慶爹家門前有一口荷塘,其實是水庫的一部分,碰到水位上漲,水就通過涵管注滿這一片窪地,形成一口季節性水塘。每天晚上,塘裏的青蛙呱呱叫喚,開始時七零八落,不一會兒就此起彼伏,再一會兒就相約同聲編列成陣,發出節拍整齊和震耳欲聾的青蛙號子,一聲聲鍥而不舍地夯擊著滿天星鬥。星鬥戰栗著和閃爍著,一寸寸向西天傾滑,直到天明前的寒星寥落。
有時候,青蛙們突然噤聲,像全鑽到地底下去了。
仔細一聽,是水塘那邊的小路上有人的腳步聲。奇怪的是,不久前也有腳步聲從那裏經過,甚至有一群群娃崽打鬧著跑過,青蛙怎麼沒有停止叫喚?
慶爹說,老五來了。
我後來才知道,老五是個抓蛤蟆的。
我後來還知道,老五這一次盡管不是來抓蛤蟆,既沒有帶手電筒,又沒有帶小鐵叉,但蛤蟆還是認出了他。
這真是怪事。如果不是我親眼所見,我還真不能相信青蛙有這種奇能。它們居然從腳步聲中辨出了夙敵的所在,居然迅速互通信息然後作出了緊急反應,各自潛伏一聲不吭。它們不就是幾隻蛤蟆麼?現代人用雷達、電腦、手機、激光、群發裝置也勉為其難的事情,幾隻蛤蟆憑什麼可以做到?

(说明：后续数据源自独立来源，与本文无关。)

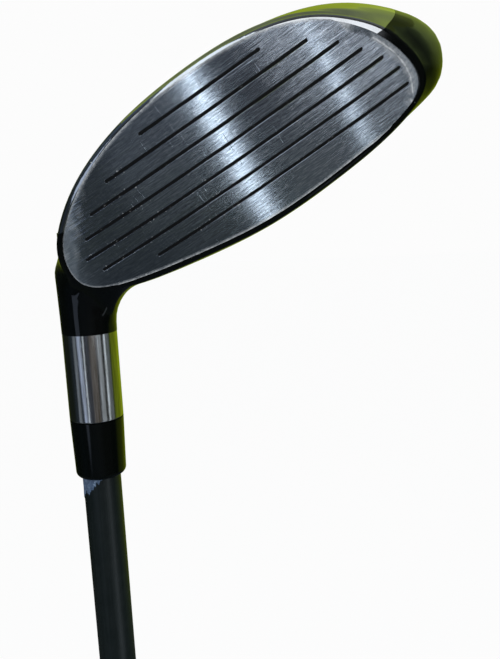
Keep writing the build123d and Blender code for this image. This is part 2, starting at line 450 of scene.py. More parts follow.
# %% [markdown]
# ## Brushed steel of the face
# The face is milled, then brushed along the grooves. Each brush line is a tiny furrow, so the steel
# scatters light across the lines and stays sharp along them. The shader has a socket for that, but
# bump shows the lines themselves: noise that is stretched along the grooves. Dashes and a faint hatch
# tint the steel, hard scratches run square to the grooves, and paint chips bare the metal at a
# groove's lip. A painted highlight, pale and partly non-metallic, lies where the mesh says that a
# crease or the rim is: it stands in for the glint on their tiny rounds.

# %% Brushed steel
steel = Finish("brushed_face_steel")
run = steel.measure(along)
rise = steel.measure(across)


def lines(run_scale, rise_scale, layer, detail=2.0, rough=0.6):
    """Noise stretched along or square to the grooves, in a layer of its own."""
    place = steel.point(run * run_scale, rise * rise_scale, layer)
    return steel.noise(1.0, detail, rough, place)


hair = lines(0.04, 9.0, 0.0)
furrows = lines(0.02, 3.0, 5.0, 3.0)
dashes = lines(0.40, 3.6, 9.0, 3.0, 0.75)
clouds = lines(0.06, 0.10, 3.0, 4.0)
hatch = lines(2.4, 0.30, 15.0).above(0.52, 0.70)
scratch_zone = lines(0.10, 0.12, 11.0, 1.0, 0.5).above(0.50, 0.62)
scratches = lines(3.0, 0.16, 7.0, 2.0, 0.5).above(0.66, 0.72) * scratch_zone
# The first attribute marks the painted highlight along the rim and the creases, the second the
# grooves' lips.
edge, lip = (
    steel.node("Attribute", {"attribute_name": name}, out="Fac") for name in ("rubbed", "lip")
)
chips = lip * steel.noise(2.3, 2.0).above(0.63, 0.71) * clouds.above(0.42, 0.56)
dust = steel.specks(0.35, 0.07) * steel.noise(0.25, 1.0, 0.5).above(0.50, 0.62)
# Painted highlight: a broken bright line along the rim and the creases.
painted_edge_glint = edge * (steel.noise(1.3, 2.0).above(0.35, 0.60) * 0.5 + 0.55)
# Real paint chips and dust, together with the painted edge highlight.
chips_dust_and_highlight = chips.larger(dust).larger(painted_edge_glint)

# %% Steel's colour and bump
# The pale bare steel is the colour of chips and dust, and also of the painted edge highlight.
dark_line = colour(0.20, 0.23, 0.28)
bright_line = colour(0.93, 0.96, 1.0)
bare_metal_and_highlight = grey(0.90)
steel_tone = steel.ramp(
    clouds * 0.5 + furrows * 0.5,
    (0.30, (0.37, 0.40, 0.45)), (0.52, (0.52, 0.56, 0.62)), (0.75, (0.62, 0.65, 0.69)),
)
for share, tone in (
    (dashes.above(0.50, 0.36) * 0.34, dark_line),
    (dashes.above(0.50, 0.66) * 0.46, bright_line),
    (hatch * 0.16, bright_line),
    (chips_dust_and_highlight, bare_metal_and_highlight),
):
    steel_tone = steel.blend(share, steel_tone, tone)
steel_bump = None
for height, depth, strength in (
    (hair, 0.026, 1.0), (furrows, 0.026, 1.0), (dashes, 0.006, 1.0), (scratches, 0.012, 0.8),
):
    steel_bump = steel.bump(height, depth, strength, steel_bump)
steel.feed(
    Base_Color=steel_tone,
    Metallic=1 - chips_dust_and_highlight * 0.7,
    Roughness=0.10 + clouds * 0.05,
    Normal=steel_bump,
)

# %% [markdown]
# ## Polished steel of the sole
# The sole and its leading edge are polished like a mirror, and play has left haze and nicks. A low
# roughness alone looks like new chrome, so a cloudy noise varies it a little, a very shallow brushed
# bump breaks up the reflections, and small specks are dull and pale.

# %% Sole steel
sole_steel = Finish("polished_sole_steel")
haze = sole_steel.noise(0.12)
hair = sole_steel.stretched((0.4, 0.25, 6.0), 3.0, 0.5)
nicks = sole_steel.specks(0.22, 0.05)
sole_tone = sole_steel.ramp(haze, (0.35, (0.66, 0.66, 0.64)), (0.65, (0.80, 0.80, 0.79)))
sole_tone = sole_steel.blend(nicks, sole_tone, colour(0.92, 0.92, 0.90))
sole_steel.feed(
    Base_Color=sole_tone,
    Metallic=1 - nicks * 0.6,
    Roughness=0.05 + haze * 0.06 + nicks * 0.3,
    Normal=sole_steel.bump(hair, 0.002, 0.35),
)

# %% [markdown]
# ## Gloss black paint
# The crown and the neck are sprayed deep black, and the ferrule is black plastic, polished on the
# club. Both are a dark base under a smooth gloss, so one function makes both. Their depth comes from
# a base near zero: all that the eye sees is reflection, plus dust and swirls.

# %% Gloss black
def black_paint(name, base, shine, swirl):
    """Gloss paint or polished plastic, with dust and faint swirls."""
    paint = Finish(name)
    swirls = paint.noise(swirl)
    dust = paint.specks(0.30, 0.035) * paint.noise(0.2, 1.0, 0.5).above(0.55, 0.65)
    tone = paint.ramp(swirls, (0.3, base), (0.8, tuple(part * 1.8 for part in base)))
    paint.feed(
        Base_Color=paint.blend(dust, tone, colour(0.35, 0.36, 0.36)),
        Roughness=shine + swirls * 0.05 + dust * 0.4,
        Normal=paint.bump(swirls, 0.004, 0.25),
    )
    return paint


body_paint = black_paint("gloss_black_paint", (0.0012, 0.0018, 0.0017), 0.05, 0.5)
ferrule_black = black_paint("polished_black_ferrule", (0.0010, 0.0018, 0.0014), 0.09, 1.2)

# %% [markdown]
# ## Paint in the grooves
# The maker fills the seven grooves with matt black paint. It needs no shine: a rough, grainy coat
# that is worn to grey in spots.

# %% Groove paint
groove_black = Finish("groove_paint")
grain = groove_black.noise(4.0, 3.0)
worn = groove_black.noise(1.2, 2.0).above(0.68, 0.74)
groove_black.feed(
    Base_Color=groove_black.blend(worn, grey(0.004), grey(0.16)),
    Roughness=0.55 + grain * 0.2,
    Normal=groove_black.bump(grain, 0.03, 0.6),
)

# %% [markdown]
# ## Polished end of the hosel tube
# A band of bare steel shows between the painted neck and the ferrule. It was turned on a lathe and
# polished upwards, so its colour and its bump are streaks along the shaft. Fine grit and a few dark
# pits make the reflections look used.

# %% Hosel steel
band_steel = Finish("polished_hosel_steel")
streaks = band_steel.stretched((2.2, 2.2, 0.12))
grit = band_steel.stretched((5.0, 5.0, 2.5), 3.0, 0.7)
band_tone = band_steel.ramp(streaks, (0.3, (0.42, 0.41, 0.38)), (0.7, (0.74, 0.74, 0.76)))
pits = band_steel.specks(1.1, 0.16) * grit.above(0.45, 0.60)
band_tone = band_steel.blend(pits * 0.6, band_tone, grey(0.12))
band_bump = band_steel.bump(streaks, 0.006, 0.5)
band_steel.feed(
    Base_Color=band_tone,
    Metallic=1.0,
    Roughness=0.06 + grit * 0.16,
    Normal=band_steel.bump(grit, 0.006, 0.8, band_bump),
)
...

老五的腳步聲過去以後,青蛙聲又升起來了。不管我在塘邊怎麼走來走去,它們都不理睬我的疑惑,哪怕我重重跺腳,它們也一聲聲叫得更歡。我在黑夜裏看不到它們,但我能想象它們臉上那種對低智能人類的一絲譏笑。
這些智蛙確實是很有些智慧,以至能聽聲辨人,判斷安危。但這樣的智慧可不是與生俱來的,是在無數次的生死考驗中獲得的,是用無數條“笨蛙”的生命換來的。
人猶蛙也。人群裏的那些“智蛙”,他們能眼觀六路,耳聽八方,得意處不忘形,吃一塹即能長一智,所以能在激烈的競爭中生存下來,逍遙於人生的池塘;而也有像“笨蛙”一樣的蠢人,他們隻顧陶醉在自己彈奏的樂曲裏,卻全然不知危險已近,殺機來臨,結果也必然是糊裏糊塗做了人家的“盤中餐”,實在是“於‘蛙’為可譏,而在己為有悔”。豈不悲哉?